KEP-2170: Adding validation webhook for v2 trainjob #2307

akshaychitneni · 2024-10-24T21:34:20Z

Adds validation webhook for v2 trainjob.
Relates to #2209

What this PR does / why we need it:

Which issue(s) this PR fixes (optional, in Fixes #<issue number>, #<issue number>, ... format, will close the issue(s) when PR gets merged):
Fixes # #2209

Checklist:

Docs included if any changes are user facing

google-oss-prow · 2024-10-24T21:34:27Z

[APPROVALNOTIFIER] This PR is NOT APPROVED

This pull-request has been approved by:
Once this PR has been reviewed and has the lgtm label, please assign andreyvelich for approval.

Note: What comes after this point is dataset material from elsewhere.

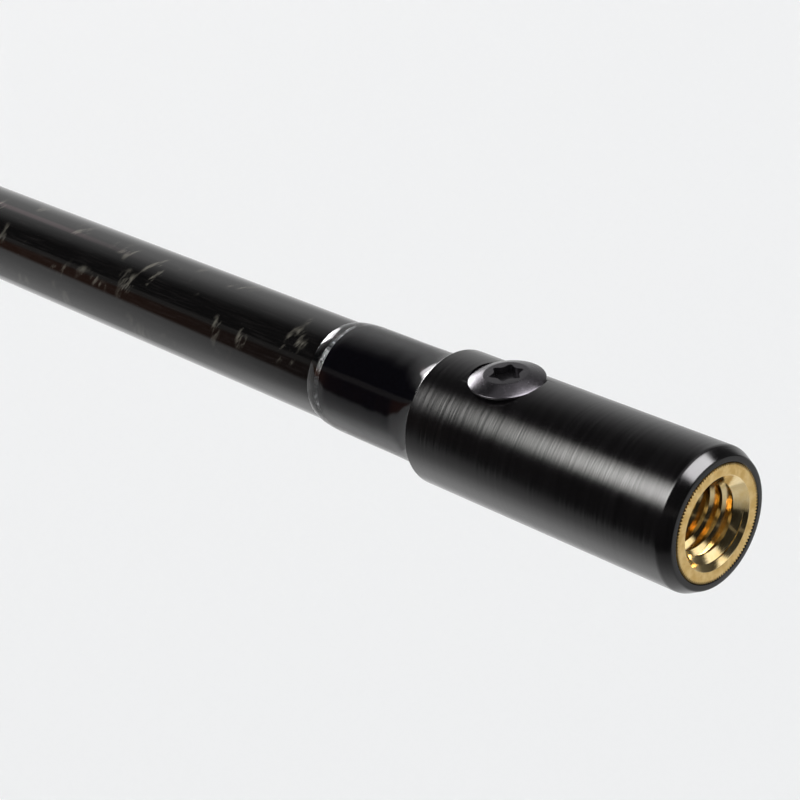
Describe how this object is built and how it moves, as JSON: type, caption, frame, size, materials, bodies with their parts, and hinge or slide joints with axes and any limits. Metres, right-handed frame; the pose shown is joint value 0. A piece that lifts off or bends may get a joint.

For more information see the Kubernetes Code Review Process.

The full list of commands accepted by this bot can be found here.

Needs approval from an approver in each of these files:

OWNERS

Approvers can indicate their approval by writing /approve in a comment
Approvers can cancel approval by writing /approve cancel in a comment

akshaychitneni · 2024-10-24T21:35:28Z

cc @tenzen-y @andreyvelich

coveralls · 2024-10-25T17:12:16Z

Pull Request Test Coverage Report for Build 11784298214

Details

6 of 6 (100.0%) changed or added relevant lines in 1 file are covered.
No unchanged relevant lines lost coverage.
Overall coverage remained the same at 100.0%

Totals
Change from base Build 11758410179:	0.0%
Covered Lines:	78
Relevant Lines:	78

💛 - Coveralls

tenzen-y

Thank you for taking this, and moving this forward.
And Sorry for the delay.

pkg/controller.v2/trainjob_controller.go

tenzen-y · 2024-10-28T19:06:14Z

pkg/runtime.v2/core/clustertrainingruntime.go

+		Namespace: new.Namespace,
+		Name:      new.Spec.RuntimeRef.Name,


Have you ever seen the isseus when we use the old object names?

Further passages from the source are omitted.